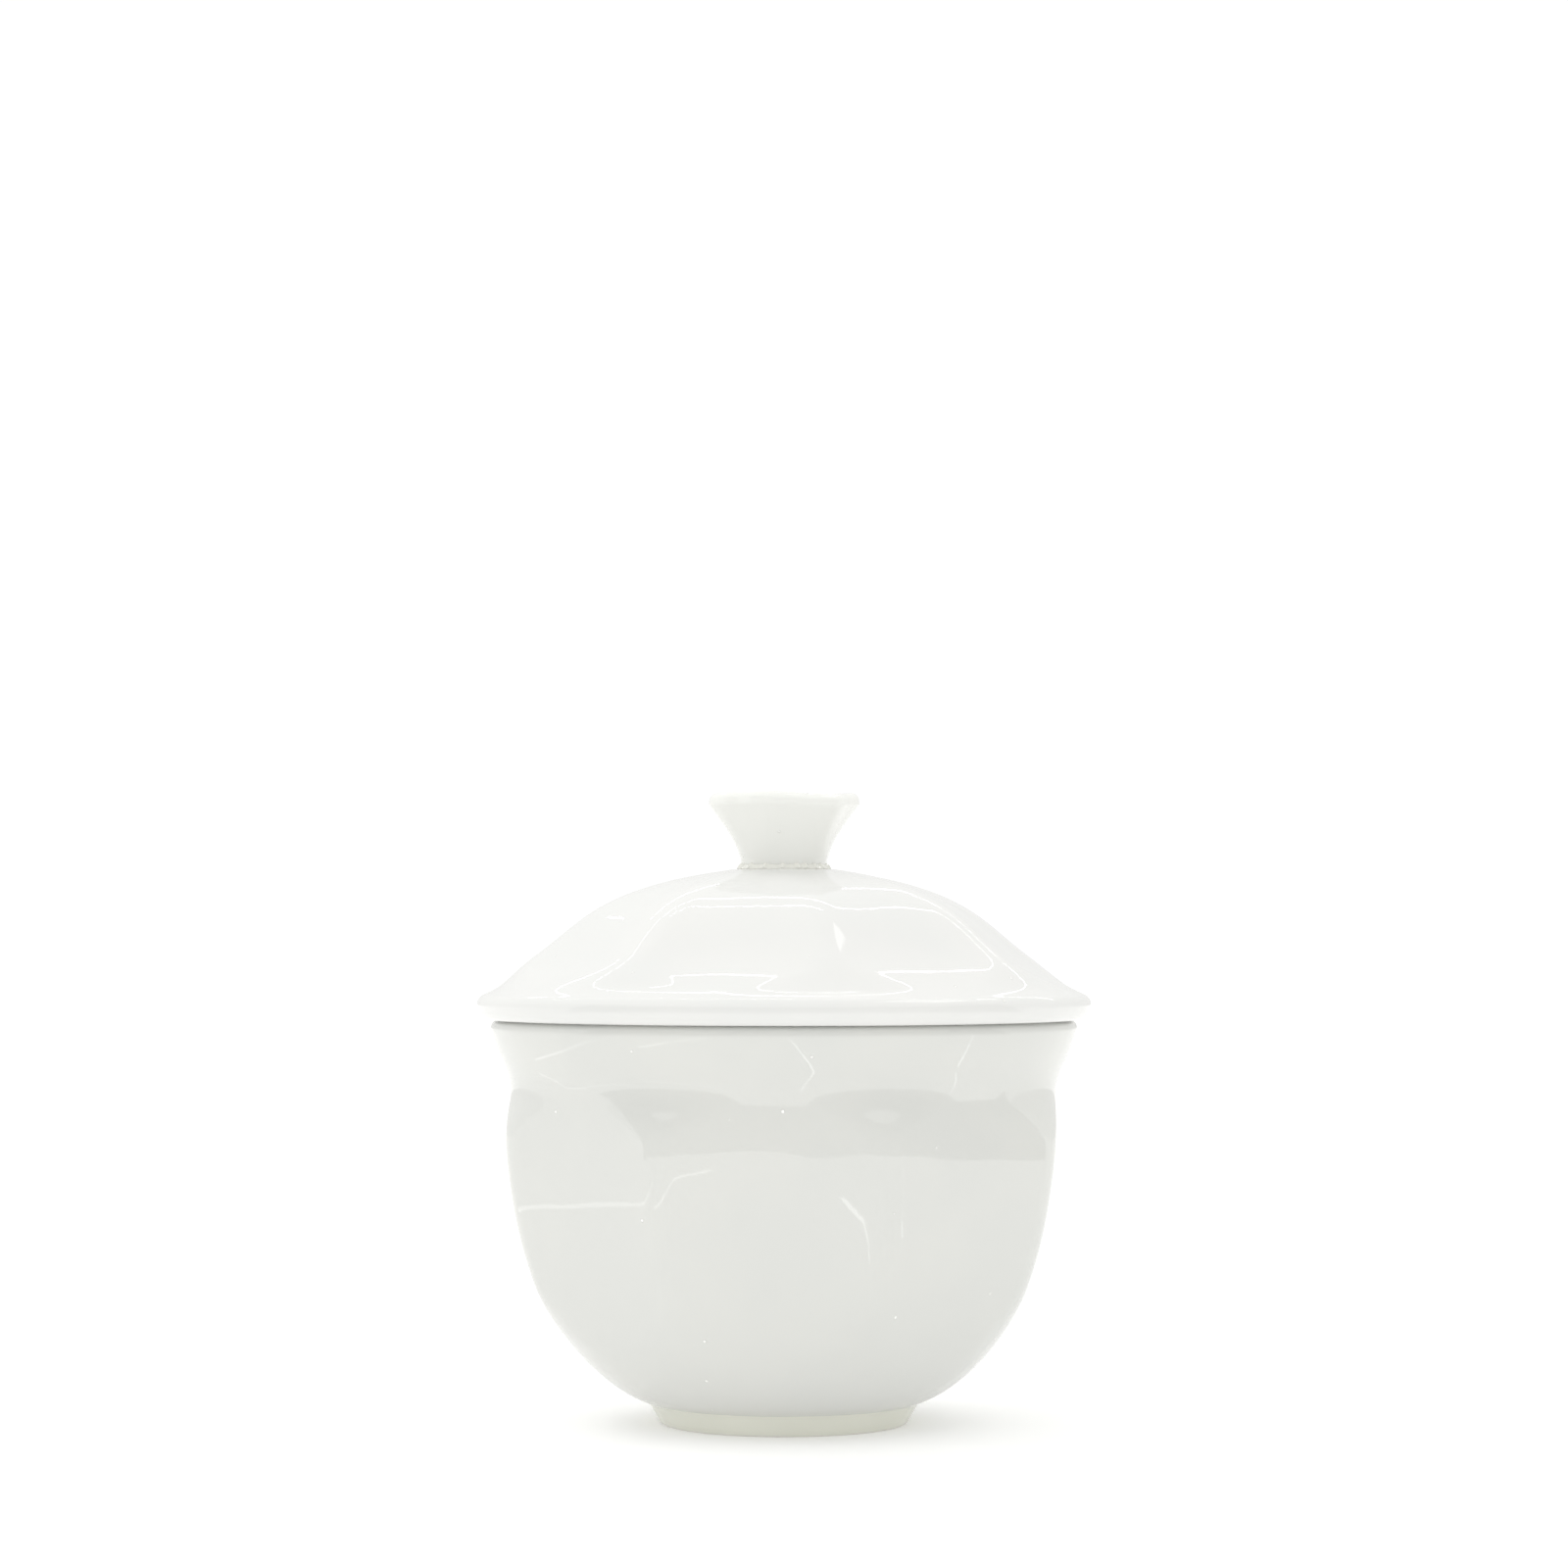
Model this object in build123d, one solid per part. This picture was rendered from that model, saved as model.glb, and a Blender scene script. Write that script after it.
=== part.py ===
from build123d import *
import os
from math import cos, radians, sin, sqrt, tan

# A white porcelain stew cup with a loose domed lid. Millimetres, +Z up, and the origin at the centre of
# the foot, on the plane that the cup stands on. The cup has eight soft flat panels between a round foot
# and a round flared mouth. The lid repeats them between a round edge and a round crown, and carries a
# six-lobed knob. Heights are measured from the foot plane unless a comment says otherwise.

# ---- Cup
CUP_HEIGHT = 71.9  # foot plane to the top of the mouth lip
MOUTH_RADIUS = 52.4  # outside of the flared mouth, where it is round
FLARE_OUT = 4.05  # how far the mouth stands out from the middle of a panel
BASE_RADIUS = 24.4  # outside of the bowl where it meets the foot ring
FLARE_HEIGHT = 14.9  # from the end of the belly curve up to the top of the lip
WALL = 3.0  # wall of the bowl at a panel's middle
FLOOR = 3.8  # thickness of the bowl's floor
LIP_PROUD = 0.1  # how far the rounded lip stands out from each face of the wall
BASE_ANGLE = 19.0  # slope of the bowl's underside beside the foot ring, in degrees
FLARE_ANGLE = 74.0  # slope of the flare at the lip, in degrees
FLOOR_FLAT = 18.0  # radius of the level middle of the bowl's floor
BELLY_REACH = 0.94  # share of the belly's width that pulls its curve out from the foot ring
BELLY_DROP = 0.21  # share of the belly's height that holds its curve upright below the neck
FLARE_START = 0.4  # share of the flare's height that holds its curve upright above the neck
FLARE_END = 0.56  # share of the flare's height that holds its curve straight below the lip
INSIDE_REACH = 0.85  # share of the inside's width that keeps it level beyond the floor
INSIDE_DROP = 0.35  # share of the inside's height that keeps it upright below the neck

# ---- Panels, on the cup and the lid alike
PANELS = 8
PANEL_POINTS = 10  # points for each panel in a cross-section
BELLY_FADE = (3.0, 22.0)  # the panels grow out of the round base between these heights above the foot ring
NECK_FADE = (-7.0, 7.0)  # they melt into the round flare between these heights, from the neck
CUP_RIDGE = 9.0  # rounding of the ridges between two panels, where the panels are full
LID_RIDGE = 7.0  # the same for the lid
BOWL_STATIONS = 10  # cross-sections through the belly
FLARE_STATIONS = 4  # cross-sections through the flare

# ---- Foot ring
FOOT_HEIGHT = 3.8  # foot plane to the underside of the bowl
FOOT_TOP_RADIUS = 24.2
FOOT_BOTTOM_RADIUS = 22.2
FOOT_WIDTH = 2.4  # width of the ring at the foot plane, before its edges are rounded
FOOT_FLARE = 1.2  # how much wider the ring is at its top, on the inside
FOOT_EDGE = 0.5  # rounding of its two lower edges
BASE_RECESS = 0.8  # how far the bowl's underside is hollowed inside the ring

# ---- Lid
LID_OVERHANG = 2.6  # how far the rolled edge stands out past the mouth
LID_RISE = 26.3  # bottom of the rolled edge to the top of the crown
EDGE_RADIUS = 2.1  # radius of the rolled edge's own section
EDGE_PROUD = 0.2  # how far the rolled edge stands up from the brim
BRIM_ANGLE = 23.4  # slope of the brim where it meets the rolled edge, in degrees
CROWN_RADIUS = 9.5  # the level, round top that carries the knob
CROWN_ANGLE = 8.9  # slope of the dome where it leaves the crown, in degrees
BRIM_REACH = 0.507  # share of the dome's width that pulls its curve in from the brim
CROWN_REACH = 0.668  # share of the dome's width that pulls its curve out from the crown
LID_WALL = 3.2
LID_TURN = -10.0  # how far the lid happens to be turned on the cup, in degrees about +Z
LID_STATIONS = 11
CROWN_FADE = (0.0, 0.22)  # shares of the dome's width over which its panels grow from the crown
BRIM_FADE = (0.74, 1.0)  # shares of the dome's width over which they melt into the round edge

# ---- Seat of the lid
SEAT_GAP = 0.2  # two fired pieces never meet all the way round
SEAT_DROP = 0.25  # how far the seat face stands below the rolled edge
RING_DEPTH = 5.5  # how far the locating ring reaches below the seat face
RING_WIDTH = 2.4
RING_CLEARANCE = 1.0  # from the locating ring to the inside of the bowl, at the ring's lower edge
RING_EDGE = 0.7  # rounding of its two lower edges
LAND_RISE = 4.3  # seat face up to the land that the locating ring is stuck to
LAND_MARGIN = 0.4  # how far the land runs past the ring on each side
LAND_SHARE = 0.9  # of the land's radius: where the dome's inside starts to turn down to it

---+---

**WORK REQUIRED:**
Produce the lines from the top of the listing through the "INSIDE_DROP = 0.35" line exactly as they appear, with no additional output.

**RESPONSE TO THE TASK:**
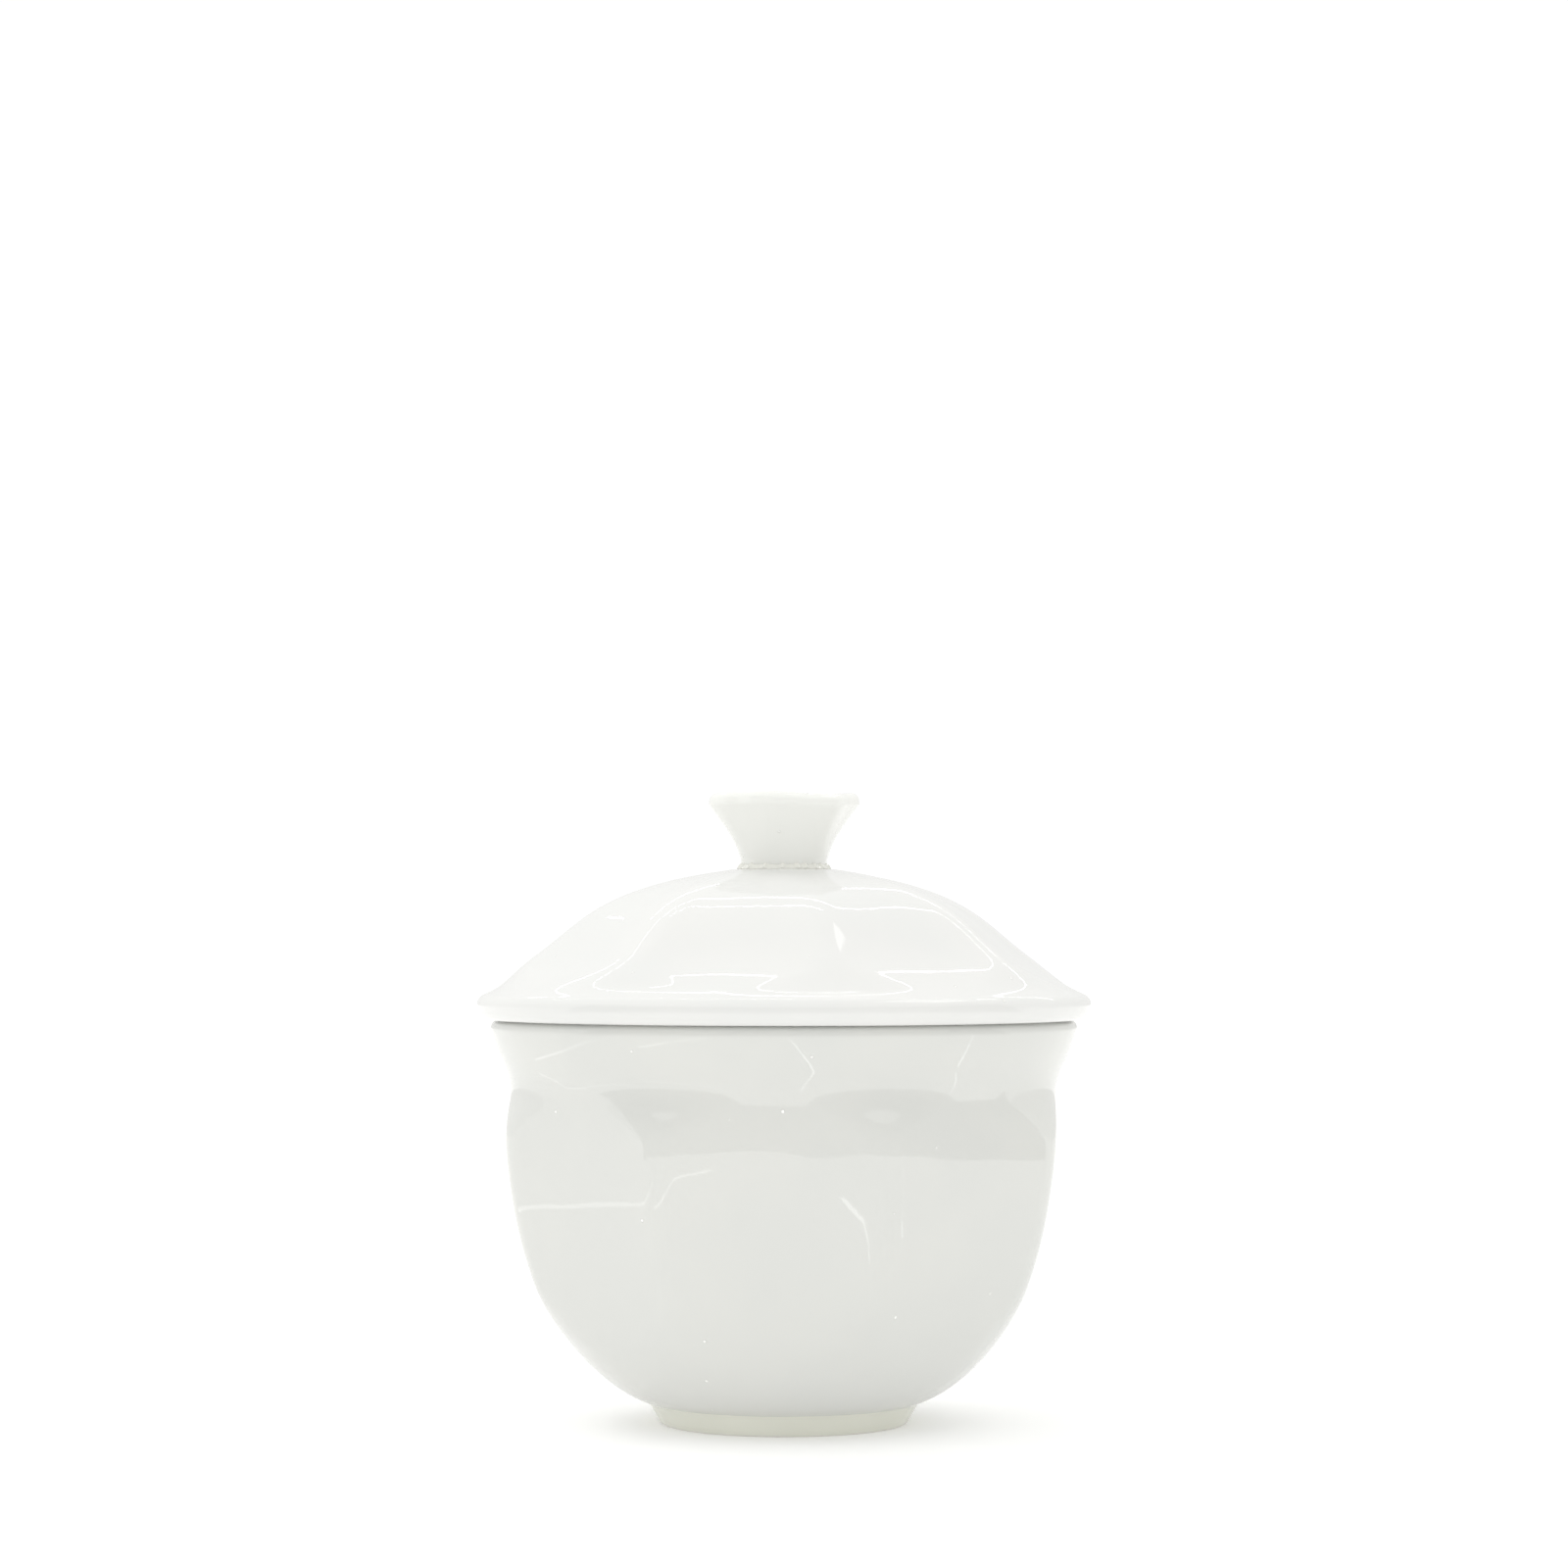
Model this object in build123d, one solid per part. This picture was rendered from that model, saved as model.glb, and a Blender scene script. Write that script after it.
=== part.py ===
from build123d import *
import os
from math import cos, radians, sin, sqrt, tan

# A white porcelain stew cup with a loose domed lid. Millimetres, +Z up, and the origin at the centre of
# the foot, on the plane that the cup stands on. The cup has eight soft flat panels between a round foot
# and a round flared mouth. The lid repeats them between a round edge and a round crown, and carries a
# six-lobed knob. Heights are measured from the foot plane unless a comment says otherwise.

# ---- Cup
CUP_HEIGHT = 71.9  # foot plane to the top of the mouth lip
MOUTH_RADIUS = 52.4  # outside of the flared mouth, where it is round
FLARE_OUT = 4.05  # how far the mouth stands out from the middle of a panel
BASE_RADIUS = 24.4  # outside of the bowl where it meets the foot ring
FLARE_HEIGHT = 14.9  # from the end of the belly curve up to the top of the lip
WALL = 3.0  # wall of the bowl at a panel's middle
FLOOR = 3.8  # thickness of the bowl's floor
LIP_PROUD = 0.1  # how far the rounded lip stands out from each face of the wall
BASE_ANGLE = 19.0  # slope of the bowl's underside beside the foot ring, in degrees
FLARE_ANGLE = 74.0  # slope of the flare at the lip, in degrees
FLOOR_FLAT = 18.0  # radius of the level middle of the bowl's floor
BELLY_REACH = 0.94  # share of the belly's width that pulls its curve out from the foot ring
BELLY_DROP = 0.21  # share of the belly's height that holds its curve upright below the neck
FLARE_START = 0.4  # share of the flare's height that holds its curve upright above the neck
FLARE_END = 0.56  # share of the flare's height that holds its curve straight below the lip
INSIDE_REACH = 0.85  # share of the inside's width that keeps it level beyond the floor
INSIDE_DROP = 0.35  # share of the inside's height that keeps it upright below the neck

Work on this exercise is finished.